Can I take this to mean that the patch in its present form is
acceptable (patch currently accounts for IP options on the socket)?
Please let me know if any further change is needed (I'll clean up the
krobot reported errors after this).

thanks,

Ramkumar

2017-04-04 02:19:22

by David Miller

[permalink] [raw]

Subject: Re: [PATCH net-next v4 1/2] New kernel function to get IP overhead on a socket.

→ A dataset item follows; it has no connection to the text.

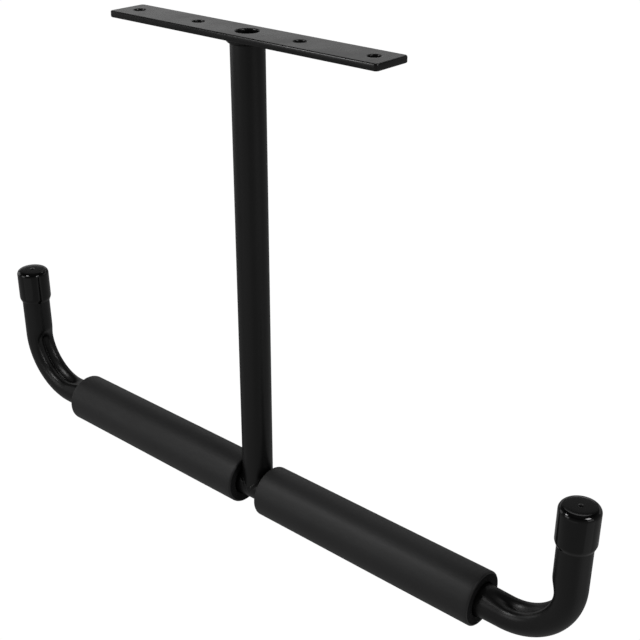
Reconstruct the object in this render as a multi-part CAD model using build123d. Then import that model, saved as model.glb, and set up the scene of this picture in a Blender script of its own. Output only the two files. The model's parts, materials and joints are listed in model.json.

From: "R. Parameswaran" <[email protected]>
Date: Mon, 3 Apr 2017 19:12:20 -0700 (PDT)

>
>
> Hi Dave,
>
> Please see inline:
>
> On Mon, 3 Apr 2017, David Miller wrote:
>
>> From: "R. Parameswaran" <[email protected]>
>> Date: Mon, 3 Apr 2017 13:28:11 -0700 (PDT)
>>
>> > Can I take this to mean that we do need to factor in IP options in
>> > the L2TP device MTU setup (i.e approach in the posted patch is okay)?
>> >
>> > If yes, please let me know if I can keep the socket IP option overhead
>> > calculations in a generic function, or it would be better to move it back into
>> > L2TP code?
>>
>> If the user creates and maintains this UDP socket, then yes we have to
>> account for potential IP options.
>>
>
> Can I take this to mean that the patch in its present form is
> acceptable (patch currently accounts for IP options on the socket)?
> Please let me know if any further change is needed (I'll clean up the
> krobot reported errors after this).

Yes, please respin the patch with the krobot errors fixed.